Your instructions: Search the listing below for the word "from" and copy each line that holds it.

Record set:
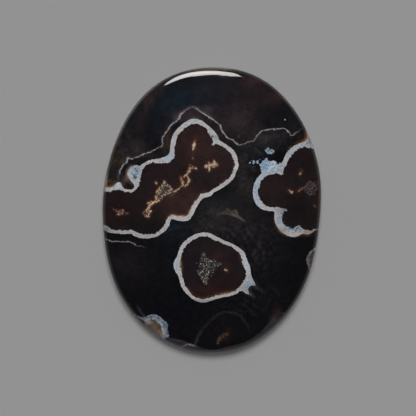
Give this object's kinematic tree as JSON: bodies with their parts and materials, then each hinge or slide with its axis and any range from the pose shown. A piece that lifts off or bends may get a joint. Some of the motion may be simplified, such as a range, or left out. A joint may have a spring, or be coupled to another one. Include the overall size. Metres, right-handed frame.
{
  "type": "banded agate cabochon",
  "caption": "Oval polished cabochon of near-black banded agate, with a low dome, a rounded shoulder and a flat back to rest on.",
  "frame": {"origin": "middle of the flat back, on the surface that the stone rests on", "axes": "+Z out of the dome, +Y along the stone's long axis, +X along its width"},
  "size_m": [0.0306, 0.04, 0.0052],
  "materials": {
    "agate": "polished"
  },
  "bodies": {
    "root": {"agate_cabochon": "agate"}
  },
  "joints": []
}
---
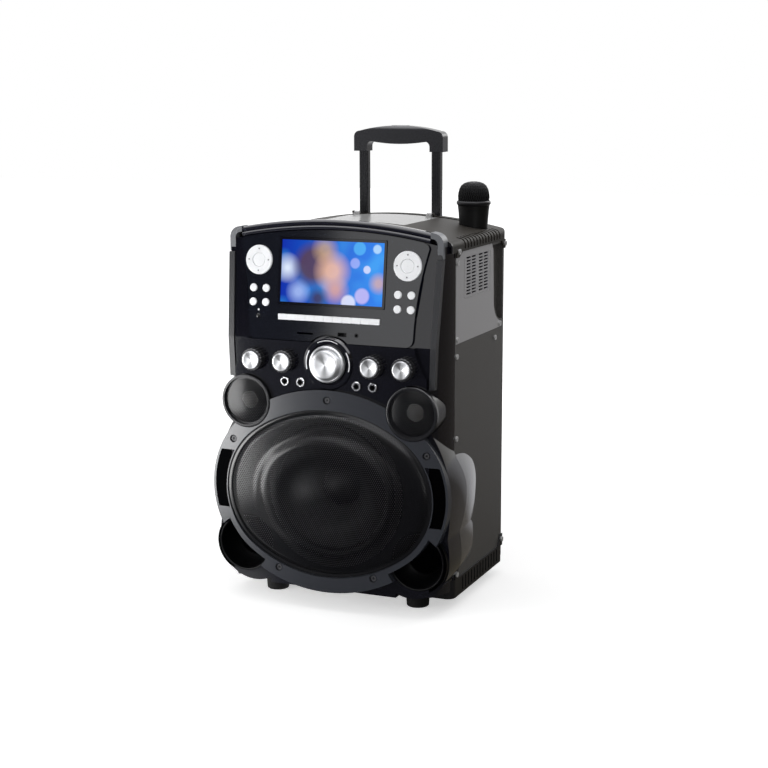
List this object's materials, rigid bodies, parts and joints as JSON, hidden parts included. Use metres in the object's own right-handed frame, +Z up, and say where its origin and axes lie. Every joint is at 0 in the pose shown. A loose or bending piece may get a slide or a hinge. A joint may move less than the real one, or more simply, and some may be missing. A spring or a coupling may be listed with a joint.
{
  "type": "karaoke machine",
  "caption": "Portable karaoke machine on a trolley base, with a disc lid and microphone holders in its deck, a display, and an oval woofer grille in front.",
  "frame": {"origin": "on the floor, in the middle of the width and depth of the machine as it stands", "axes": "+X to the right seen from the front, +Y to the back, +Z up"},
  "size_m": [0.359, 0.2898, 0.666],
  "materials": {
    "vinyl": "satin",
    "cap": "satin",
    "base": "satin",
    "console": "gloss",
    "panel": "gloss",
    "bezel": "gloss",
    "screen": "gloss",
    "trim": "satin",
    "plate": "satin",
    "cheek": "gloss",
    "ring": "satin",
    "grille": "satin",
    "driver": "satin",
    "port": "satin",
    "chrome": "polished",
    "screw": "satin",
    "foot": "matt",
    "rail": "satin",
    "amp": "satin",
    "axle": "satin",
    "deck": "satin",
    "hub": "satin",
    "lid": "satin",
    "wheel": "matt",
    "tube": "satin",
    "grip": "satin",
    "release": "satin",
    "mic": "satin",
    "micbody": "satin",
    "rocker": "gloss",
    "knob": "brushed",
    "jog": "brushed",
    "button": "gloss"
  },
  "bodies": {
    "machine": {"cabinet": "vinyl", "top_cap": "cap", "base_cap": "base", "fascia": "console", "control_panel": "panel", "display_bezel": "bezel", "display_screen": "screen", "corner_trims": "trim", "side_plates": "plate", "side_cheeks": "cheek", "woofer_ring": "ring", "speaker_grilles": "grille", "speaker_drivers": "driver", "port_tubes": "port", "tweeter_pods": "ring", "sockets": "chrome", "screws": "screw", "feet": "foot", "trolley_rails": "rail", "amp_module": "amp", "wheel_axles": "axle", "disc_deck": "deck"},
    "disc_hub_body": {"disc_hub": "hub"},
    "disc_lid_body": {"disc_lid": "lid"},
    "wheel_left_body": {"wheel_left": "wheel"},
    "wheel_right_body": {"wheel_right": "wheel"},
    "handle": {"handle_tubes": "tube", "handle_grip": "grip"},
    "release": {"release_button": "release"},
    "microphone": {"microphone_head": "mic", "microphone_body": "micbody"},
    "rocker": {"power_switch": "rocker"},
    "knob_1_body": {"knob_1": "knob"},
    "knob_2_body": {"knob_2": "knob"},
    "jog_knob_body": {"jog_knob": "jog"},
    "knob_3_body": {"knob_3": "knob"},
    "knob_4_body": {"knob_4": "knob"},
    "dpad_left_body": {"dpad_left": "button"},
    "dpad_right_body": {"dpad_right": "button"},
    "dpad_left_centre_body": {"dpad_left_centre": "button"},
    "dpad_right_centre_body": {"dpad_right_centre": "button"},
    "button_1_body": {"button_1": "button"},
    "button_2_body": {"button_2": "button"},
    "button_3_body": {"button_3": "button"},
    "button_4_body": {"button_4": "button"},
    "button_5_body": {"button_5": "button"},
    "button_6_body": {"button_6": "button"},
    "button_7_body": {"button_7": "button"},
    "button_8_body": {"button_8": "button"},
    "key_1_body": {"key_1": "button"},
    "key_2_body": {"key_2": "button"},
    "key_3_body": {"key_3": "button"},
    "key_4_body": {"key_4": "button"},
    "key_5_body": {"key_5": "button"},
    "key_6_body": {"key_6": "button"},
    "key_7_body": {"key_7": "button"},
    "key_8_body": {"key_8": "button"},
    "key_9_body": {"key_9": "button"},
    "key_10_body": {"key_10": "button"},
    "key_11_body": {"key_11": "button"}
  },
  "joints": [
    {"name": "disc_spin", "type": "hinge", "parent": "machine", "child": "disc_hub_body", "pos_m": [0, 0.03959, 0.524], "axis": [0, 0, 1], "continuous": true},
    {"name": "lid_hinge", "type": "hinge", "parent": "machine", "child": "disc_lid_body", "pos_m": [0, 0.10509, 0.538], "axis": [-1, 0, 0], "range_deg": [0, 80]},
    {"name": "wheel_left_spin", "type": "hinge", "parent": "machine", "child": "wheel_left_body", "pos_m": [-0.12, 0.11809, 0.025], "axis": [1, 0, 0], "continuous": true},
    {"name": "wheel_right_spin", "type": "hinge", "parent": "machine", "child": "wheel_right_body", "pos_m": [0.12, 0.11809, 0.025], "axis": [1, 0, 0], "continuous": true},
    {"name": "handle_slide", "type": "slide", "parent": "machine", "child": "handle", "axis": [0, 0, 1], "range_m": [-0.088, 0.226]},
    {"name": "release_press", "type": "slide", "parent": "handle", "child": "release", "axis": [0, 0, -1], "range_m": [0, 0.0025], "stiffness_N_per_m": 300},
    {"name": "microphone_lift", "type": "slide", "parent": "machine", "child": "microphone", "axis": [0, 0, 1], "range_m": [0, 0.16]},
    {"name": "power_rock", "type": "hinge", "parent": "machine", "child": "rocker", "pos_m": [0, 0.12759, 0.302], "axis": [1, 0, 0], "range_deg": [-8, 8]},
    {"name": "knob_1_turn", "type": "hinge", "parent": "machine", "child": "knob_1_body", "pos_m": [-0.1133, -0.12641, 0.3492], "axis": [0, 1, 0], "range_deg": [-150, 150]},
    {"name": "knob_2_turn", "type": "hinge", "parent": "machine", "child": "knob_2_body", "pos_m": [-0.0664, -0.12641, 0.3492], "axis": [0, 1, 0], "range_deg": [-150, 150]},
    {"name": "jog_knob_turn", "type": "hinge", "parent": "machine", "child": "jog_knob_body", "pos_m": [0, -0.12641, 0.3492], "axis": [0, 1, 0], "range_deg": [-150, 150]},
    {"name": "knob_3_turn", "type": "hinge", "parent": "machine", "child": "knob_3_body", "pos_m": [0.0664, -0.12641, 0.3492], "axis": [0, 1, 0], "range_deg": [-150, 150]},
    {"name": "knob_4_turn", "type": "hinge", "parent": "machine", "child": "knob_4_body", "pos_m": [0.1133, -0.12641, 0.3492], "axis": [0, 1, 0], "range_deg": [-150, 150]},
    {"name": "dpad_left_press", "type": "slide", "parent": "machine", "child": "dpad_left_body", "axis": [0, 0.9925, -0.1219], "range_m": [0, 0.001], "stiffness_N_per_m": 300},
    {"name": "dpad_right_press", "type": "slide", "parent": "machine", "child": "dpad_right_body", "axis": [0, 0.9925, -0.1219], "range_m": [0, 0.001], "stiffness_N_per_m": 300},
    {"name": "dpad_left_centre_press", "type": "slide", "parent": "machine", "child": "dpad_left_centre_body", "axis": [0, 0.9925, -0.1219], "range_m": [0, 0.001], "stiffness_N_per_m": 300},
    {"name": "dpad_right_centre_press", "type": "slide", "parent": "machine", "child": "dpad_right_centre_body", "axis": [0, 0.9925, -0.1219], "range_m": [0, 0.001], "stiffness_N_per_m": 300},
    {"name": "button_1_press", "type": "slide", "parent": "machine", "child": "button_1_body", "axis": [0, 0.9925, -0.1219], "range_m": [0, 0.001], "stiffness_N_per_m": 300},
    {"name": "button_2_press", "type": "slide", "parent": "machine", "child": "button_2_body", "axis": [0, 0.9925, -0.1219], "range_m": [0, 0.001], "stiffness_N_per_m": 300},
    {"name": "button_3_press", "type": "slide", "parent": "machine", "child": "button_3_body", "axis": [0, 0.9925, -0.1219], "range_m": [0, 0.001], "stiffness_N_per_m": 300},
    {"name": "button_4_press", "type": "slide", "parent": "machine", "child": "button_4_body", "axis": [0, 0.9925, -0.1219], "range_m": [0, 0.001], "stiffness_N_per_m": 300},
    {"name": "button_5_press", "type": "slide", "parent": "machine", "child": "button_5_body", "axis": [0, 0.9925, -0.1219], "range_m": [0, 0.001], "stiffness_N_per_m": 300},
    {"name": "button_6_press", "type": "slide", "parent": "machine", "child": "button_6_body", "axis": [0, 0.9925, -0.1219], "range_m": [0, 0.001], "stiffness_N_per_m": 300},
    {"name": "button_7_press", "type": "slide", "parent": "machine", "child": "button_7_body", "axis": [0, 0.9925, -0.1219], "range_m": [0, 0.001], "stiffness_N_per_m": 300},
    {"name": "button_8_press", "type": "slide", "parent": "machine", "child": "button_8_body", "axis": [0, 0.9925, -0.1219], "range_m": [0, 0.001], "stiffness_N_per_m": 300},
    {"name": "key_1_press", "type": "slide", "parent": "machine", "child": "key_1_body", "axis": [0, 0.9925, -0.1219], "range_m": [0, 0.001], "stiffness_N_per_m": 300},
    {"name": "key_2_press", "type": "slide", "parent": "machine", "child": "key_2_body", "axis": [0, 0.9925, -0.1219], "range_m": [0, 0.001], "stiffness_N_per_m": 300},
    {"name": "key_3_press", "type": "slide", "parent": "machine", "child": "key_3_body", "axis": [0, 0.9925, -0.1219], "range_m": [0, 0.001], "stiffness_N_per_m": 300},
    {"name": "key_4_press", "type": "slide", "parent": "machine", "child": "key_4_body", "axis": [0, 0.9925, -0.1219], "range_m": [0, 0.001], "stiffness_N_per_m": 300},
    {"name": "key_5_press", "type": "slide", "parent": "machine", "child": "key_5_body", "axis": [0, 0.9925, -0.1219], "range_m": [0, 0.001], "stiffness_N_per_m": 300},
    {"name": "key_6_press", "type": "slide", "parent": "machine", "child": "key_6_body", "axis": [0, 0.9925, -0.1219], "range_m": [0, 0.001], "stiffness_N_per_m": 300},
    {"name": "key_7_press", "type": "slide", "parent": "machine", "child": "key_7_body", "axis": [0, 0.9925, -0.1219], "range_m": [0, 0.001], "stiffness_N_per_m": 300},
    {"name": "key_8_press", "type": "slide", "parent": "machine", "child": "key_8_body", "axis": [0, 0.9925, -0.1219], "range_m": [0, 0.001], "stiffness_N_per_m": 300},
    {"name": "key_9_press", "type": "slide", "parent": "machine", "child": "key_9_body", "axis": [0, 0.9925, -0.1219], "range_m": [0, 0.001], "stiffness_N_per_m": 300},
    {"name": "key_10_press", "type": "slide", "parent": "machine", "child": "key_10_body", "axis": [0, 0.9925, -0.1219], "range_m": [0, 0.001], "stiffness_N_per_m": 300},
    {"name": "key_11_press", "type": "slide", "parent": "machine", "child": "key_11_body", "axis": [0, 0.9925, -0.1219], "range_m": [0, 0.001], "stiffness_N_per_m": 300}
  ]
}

Solved exercise:
Give this object's kinematic tree as JSON: bodies with their parts and materials, then each hinge or slide with its axis and any range from the pose shown. A piece that lifts off or bends may get a joint. Some of the motion may be simplified, such as a range, or left out. A joint may have a spring, or be coupled to another one. Include the overall size. Metres, right-handed frame.
  "frame": {"origin": "on the floor, in the middle of the width and depth of the machine as it stands", "axes": "+X to the right seen from the front, +Y to the back, +Z up"},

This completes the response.